許廣平始終記得,每次進步書籍被出版的廣告出來時,魯迅都會非常激動,他的歡快程度甚至和自己印好了一本好書出版一樣。倘若原定出版的書沒有廣告出來,魯迅便會非常著急,他甚至會虛擬出種種變故,直至廣告出來或刊物到手才放心。

當天,聽到「《作家》和《中流》的廣告還沒有」這句話后,魯迅便用命令的口吻對許廣平說到:「報紙把我,眼鏡拿來。」

許廣平知道這下她阻止不了魯迅看報紙了,但她也有辦法,她只把有廣告的一張報紙給了他。拿到報紙后,魯迅便一邊喘息一面細看《譯文》廣告。

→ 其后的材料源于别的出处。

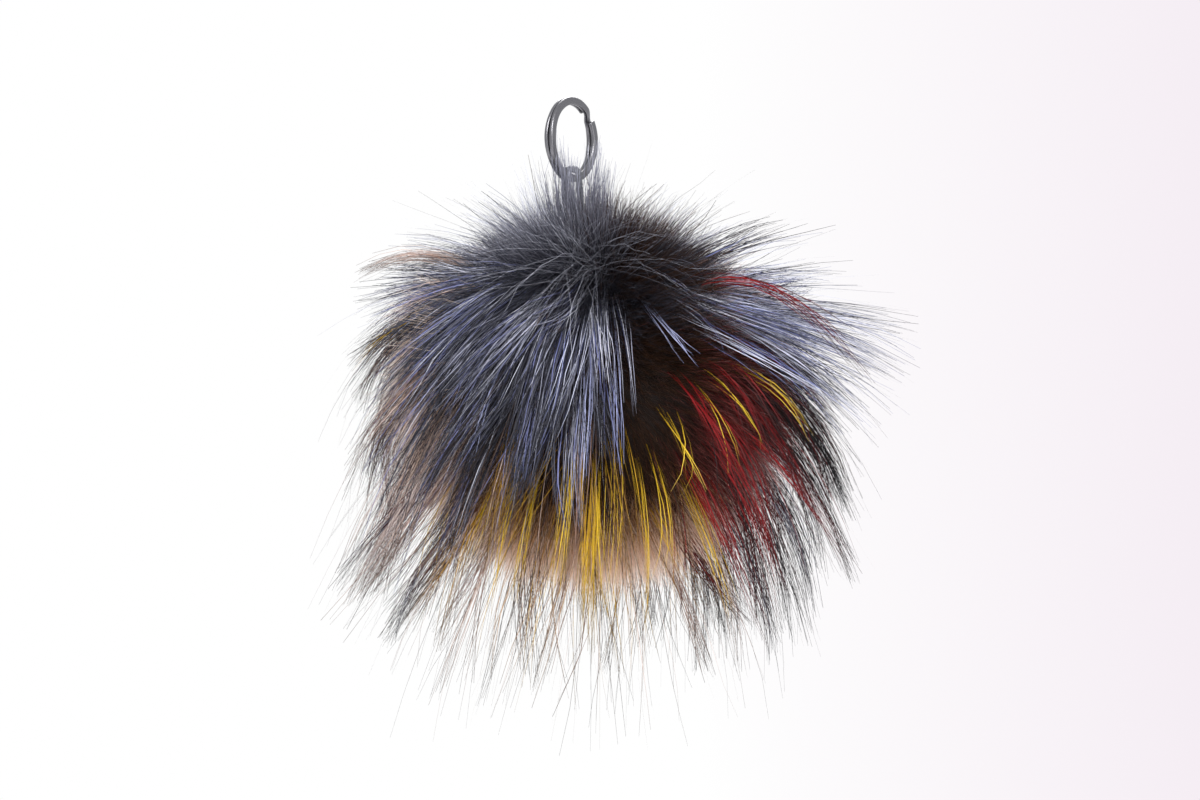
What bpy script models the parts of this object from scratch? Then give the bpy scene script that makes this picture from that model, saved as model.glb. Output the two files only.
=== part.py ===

魯迅端著報紙看的當口,許廣平心里一直擔憂著,她知道只要拿到文字性的東西,魯迅的腦子便會高負荷運轉,這顯然是養病的大忌。

最讓許廣平不能接受的是:在這種苦惱狀況下,他還在記掛著別人。這種種,是許廣平自己絕不可能做到的。所以,後來她在回憶起這段時哀嘆道:「這,我沒有了解他,我不配崇仰他。」

許廣平口中「她不配崇仰」的魯迅,一生都在為國家、民族、國民「診脈」。只是,他之診脈方式乃是靠文筆。這個被梁實秋痛罵「只會破不會立」,即只會診病不會開方子的魯迅,即便在梁實秋等反對者眼里,也是極有骨氣,極其愛國民的存在。

也因為有骨氣且深愛國民,所以,他才能罵到點上。他曾在目睹國民之麻木時痛罵道:「中國人的不敢正視各方面,用瞞用騙,造出奇怪的逃路來,自以為正路。在這路上,就證明著國民性的怯弱、懶惰而有巧滑。」

在《吶喊》里,恨鐵不成鋼的魯迅這樣罵麻木的國民:「凡是愚弱的國民,即使體格如何健全,如何茁壯,也只能做毫無意義的示眾的材料和看客。」

魯迅通過自己作品的人物,如祥林嫂、阿Q、孔乙己等,將中國的瘡口扒開給國人看,這種展示夠深刻、也夠有震懾力。魯迅的喚醒計劃喚醒了一部分人,他們中的一部分加入了魯迅的行列。

魯迅作品

這種種,自然讓魯迅感覺到了希望。可偏偏,在這個節骨眼上,他自己卻已病入膏肓。無疑,他并不甘心就此離開。

直到18號中午時,疼痛并未減輕的魯迅依舊想和死神做殊死搏斗。他在迷迷糊糊中聽到須藤醫生對許廣平說:「過了今天這一夜,再熬過明天,就好了。」他決定熬過去。

中午時,并沒有胃口的魯迅努力吃了大半杯牛奶,他知道:自己需要食物補充。

下午六點時,看護護士給魯迅注射和吸入酸素,氧氣。魯迅隱隱感覺自己似乎好了一些,于是過了一會他便問許廣平:「是不是牛奶來了?」得到肯定答復后他說:「給我吃一些。」

魯迅只能喝的下牛奶了,別的東西他都已吃不下。可即便是牛奶,他也已經不太吃得下去了,但他知道:太衰弱的話,他肯定會支持不住。于是,他再次努力喝了小半杯牛奶。